— GIVEN TASK —
Quote only the lines from the line containing "What bpy script" to the line containing "SLIVER = 0.000004", with both of those lines included, please, exactly as written.
------------------------------------
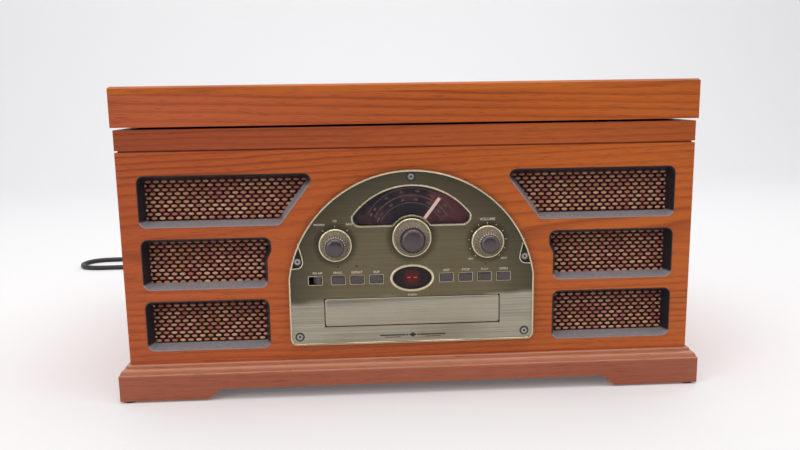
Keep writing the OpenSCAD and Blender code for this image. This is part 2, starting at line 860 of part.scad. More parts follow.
module tonearm() color("#c9cacd") {
    bar_y(arm_x, arm_axis_z, arm_y - arm_len + 34, arm_y + 30, arm_tube_r);
    bar_x(arm_x - 10.2, arm_x + 10.2, arm_y, arm_axis_z, 1.5);
    bar_x(arm_x - 6.5, arm_x + 6.5, arm_y, arm_axis_z, 4.5);
    // Headshell with its finger lift
    block(
        [arm_x - 8, arm_y - arm_len - 12, arm_axis_z - 1.5],
        [arm_x + 8, arm_y - arm_len + 36, arm_axis_z + 3]
    );
    block(
        [arm_x + 7, arm_y - arm_len - 8, arm_axis_z + 1],
        [arm_x + 20, arm_y - arm_len - 2, arm_axis_z + 2.5]
    );
    // Counterweight
    turned_y(arm_x, arm_axis_z)
        polygon([
            [0, arm_y + 22], [10, arm_y + 22], [11, arm_y + 23], [11, arm_y + 43], [10, arm_y + 44],
            [0, arm_y + 44]
        ]);
}

module cartridge() color("#7a1f1f") {
    stylus_y = arm_y - arm_len;
    block([arm_x - 6, stylus_y - 8, arm_axis_z - 6], [arm_x + 6, stylus_y + 14, arm_axis_z - 1.5]);
    block([arm_x - 1.2, stylus_y - 7, arm_axis_z - 7.2], [arm_x + 1.2, stylus_y + 2, arm_axis_z - 6 + 0.01]);
}

module speed_lever() color("#1a1a1c") {
    translate([speed_x, speed_y, deck_z + free]) cylinder(r = 8, h = 4);
    block([speed_x - 2, speed_y - 20, deck_z + free], [speed_x + 2, speed_y, deck_z + 4]);
    translate([speed_x, speed_y - 20, deck_z + free]) cylinder(r = 3.2, h = 8);
}

// ---- Loudspeakers --------------------------------------------------------------------------------------

module speaker_frame() {
    rim_y = baffle_t + cloth_t;
    neck = 16;
    magnet_r = 0.6 * speaker_r;
    back = rim_y + speaker_d;
    difference() {
        turned_y(speaker_x, speaker_z)
            polygon([
                [speaker_r - 7, rim_y], [speaker_r, rim_y], [speaker_r, rim_y + rim_t],
                [speaker_r - 4, rim_y + rim_t], [neck + 6, back - 17], [magnet_r, back - 17], [magnet_r, back],
                [0, back], [0, back - 15], [neck, back - 17], [neck, back - 19], [speaker_r - 7, rim_y + rim_t]
            ]);
        for (a = [45:90:315])
            translate([speaker_x, rim_y + 8, speaker_z]) rotate([0, a, 0])
                translate([neck + 8, 0, -8]) cube([speaker_r, back - rim_y - 32, 16]);
    }
}

module speaker_cone() {
    rim_y = baffle_t + cloth_t;
    turned_y(speaker_x, speaker_z)
        polygon([
            [speaker_r - 7.4, rim_y + 0.6], [speaker_r - 11, rim_y + 0.2], [speaker_r - 13, rim_y + 2],
            [11, rim_y + speaker_d - 26], [7, rim_y + speaker_d - 29], [0, rim_y + speaker_d - 31],
            [0, rim_y + speaker_d - 29.5], [11, rim_y + speaker_d - 24], [speaker_r - 12, rim_y + 3.4],
            [speaker_r - 10.6, rim_y + 1.8], [speaker_r - 7.4, rim_y + 1.8]
        ]);
}

module speaker_frames() color("#3a3a3c") at_front() {
    speaker_frame();
    mirror([1, 0, 0]) speaker_frame();
}

module speaker_cones() color("#2a2624") at_front() {
    speaker_cone();
    mirror([1, 0, 0]) speaker_cone();
}

// ---- Control panel -------------------------------------------------------------------------------------

// The dial window's outline, larger by grow
module window_outline(grow) {
    difference() {
        intersection() {
            round_rect([-window_hw - grow, window_z - grow], [window_hw + grow, window_z + 60], 6 + grow);
            translate([0, window_arc_z]) circle(r = window_arc_r + grow, $fn = 128);
        }
        translate([0, knob_z]) circle(r = bump_r - grow);
    }
}

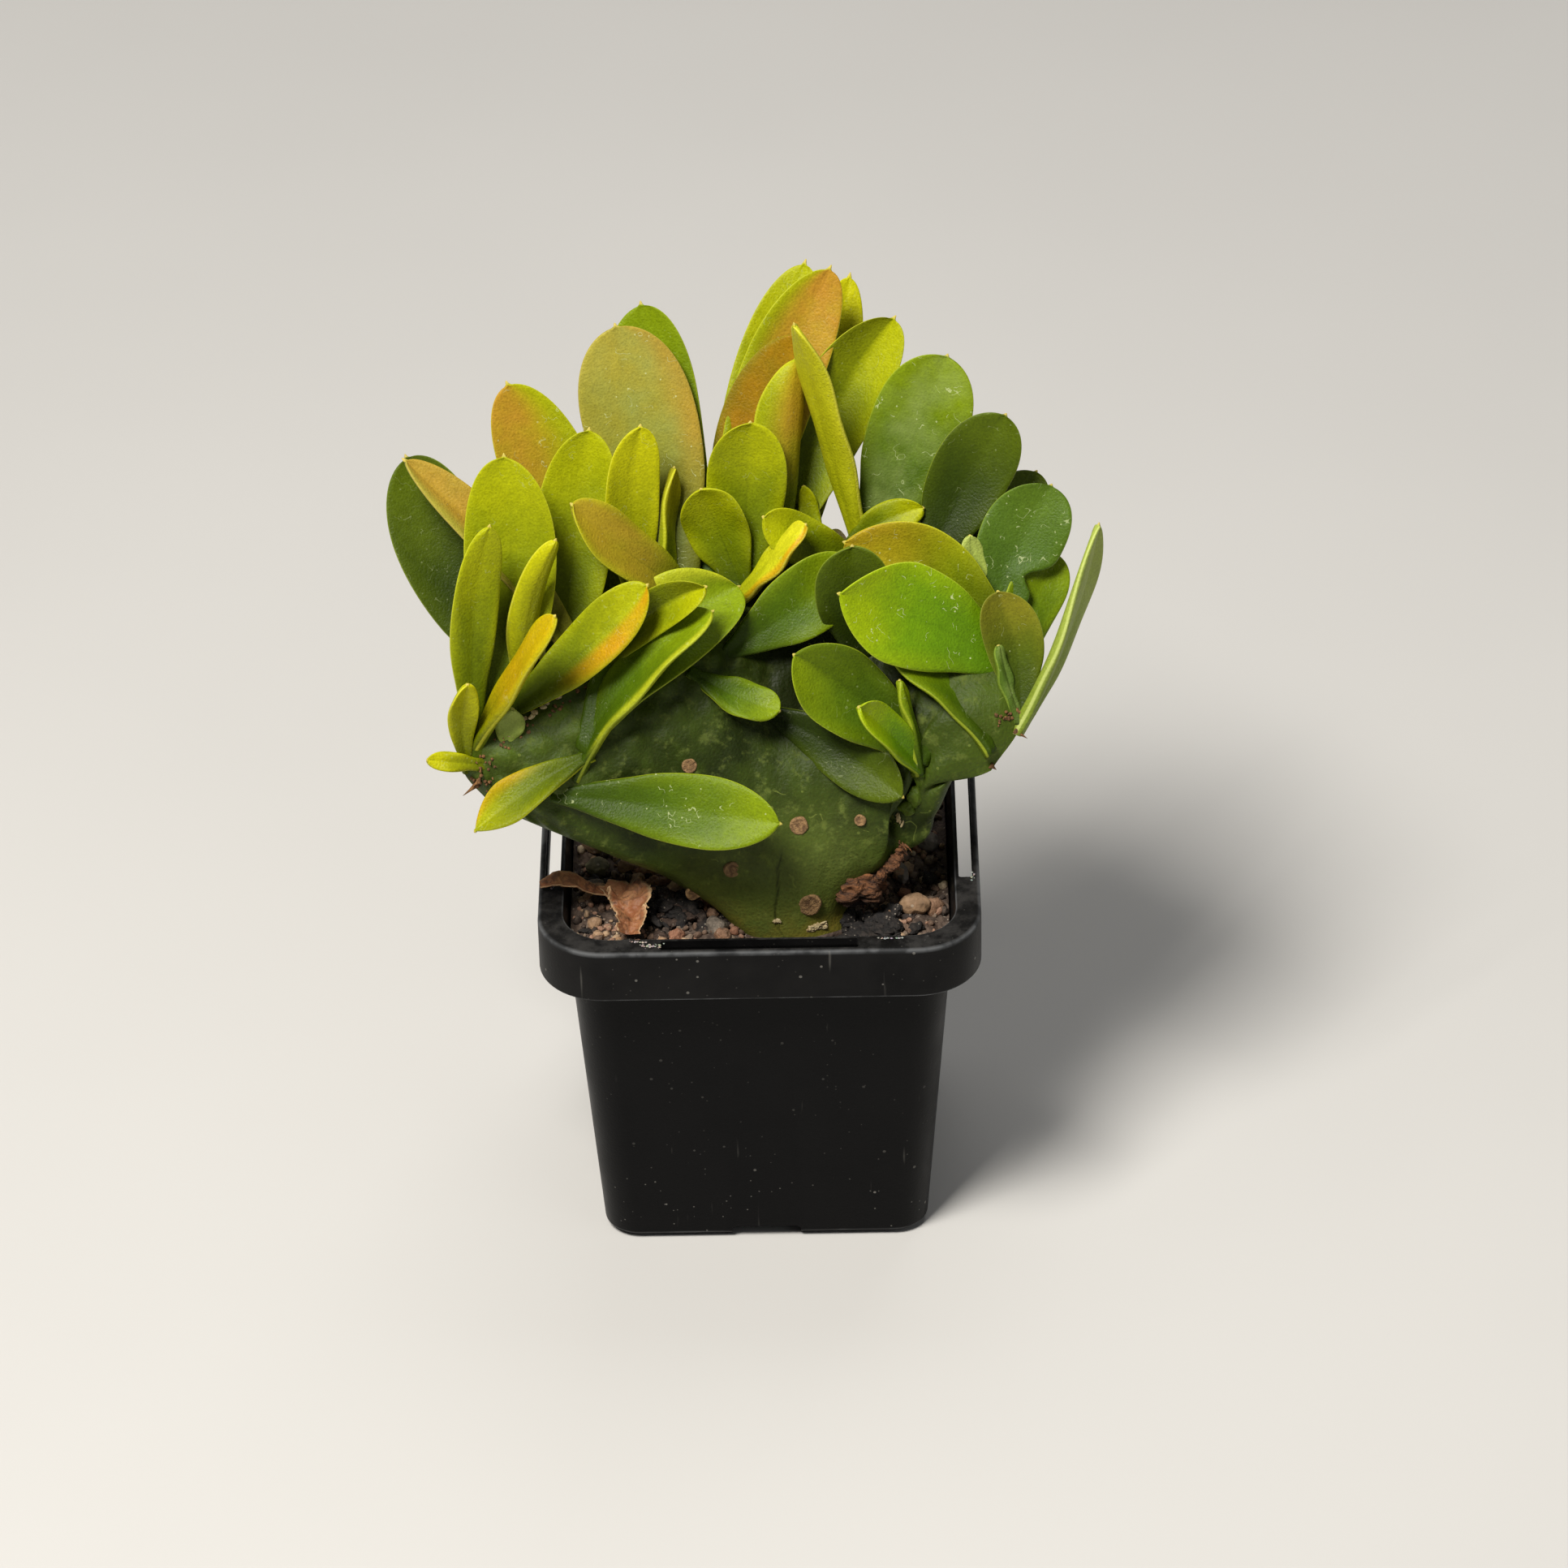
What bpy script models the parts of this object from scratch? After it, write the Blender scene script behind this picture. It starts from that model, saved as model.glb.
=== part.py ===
"""A crested monadenium in a small square nursery pot.

Everything is modelled about the middle of the pot's foot, and then moved by a millimetre
or two, so that the origin lies under the middle of the whole object's box, on the surface
that the pot stands on. +Z is up, and -Y is the side that the crest's two lobes curl towards.
Lengths are in metres; tables of places are in millimetres and go through MM.
"""

import math
import random

import bmesh
import bpy
from mathutils import Matrix, Quaternion, Vector

MM = 0.001
GAP = 0.0003
SLIVER = 0.000004

# The pot, a moulded square one of the 7 cm size
POT_WIDTH = 0.070
POT_HEIGHT = 0.0635
POT_WALL = 0.0009
LIP_HEIGHT = 0.0091
LIP_CORNER = 0.0105
RIM_OPENING = 0.062
RIM_CORNER = 0.0075
BODY_TOP_WIDTH = 0.0602
BODY_FOOT_WIDTH = 0.0526
BODY_CORNER = 0.0070
FOOT_CORNER = 0.0056
SHOULDER_DROP = 0.0105
FLOOR_LEVEL = 0.0034
FLOOR_THICKNESS = 0.0012
FOOT_RING = 0.0026
FOOT_BEVEL = 0.0012
RIM_THICKNESS = 0.0012
EDGE_STEP = 0.0003
SLOT_LENGTH = 0.031
SLOT_WIDTH = 0.0024
NOTCH_WIDTH = 0.0112
NOTCH_HEIGHT = 0.0019
DRAIN_RADIUS = 0.0032
DRAIN_SPACING = 0.0135
DRAIN_SIDES = 10
CORNER_STEPS = 5

# The potting mix
SOIL_LEVEL = 0.0585
SOIL_RELIEF = 0.0008
SOIL_SPOKES = 52
SOIL_RINGS = 8
SOIL_RING_CROWDING = 0.85
STEM_CLEARANCE = 0.0005
EDGE_SEARCH_STEPS = 24

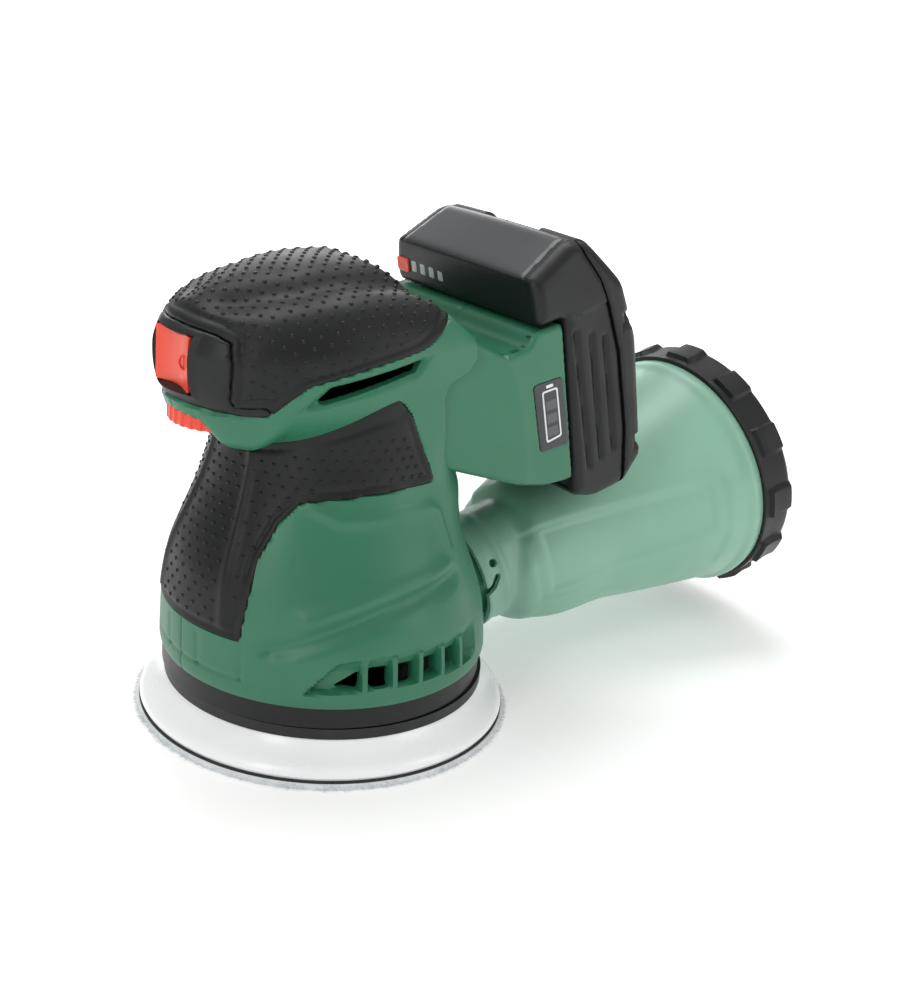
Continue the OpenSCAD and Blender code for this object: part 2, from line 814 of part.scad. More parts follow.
------------------------------------
— OUTPUT FOR THIS TASK —
What bpy script models the parts of this object from scratch? After it, write the Blender scene script behind this picture. It starts from that model, saved as model.glb.
=== part.py ===
"""A crested monadenium in a small square nursery pot.

Everything is modelled about the middle of the pot's foot, and then moved by a millimetre
or two, so that the origin lies under the middle of the whole object's box, on the surface
that the pot stands on. +Z is up, and -Y is the side that the crest's two lobes curl towards.
Lengths are in metres; tables of places are in millimetres and go through MM.
"""

import math
import random

import bmesh
import bpy
from mathutils import Matrix, Quaternion, Vector

MM = 0.001
GAP = 0.0003
SLIVER = 0.000004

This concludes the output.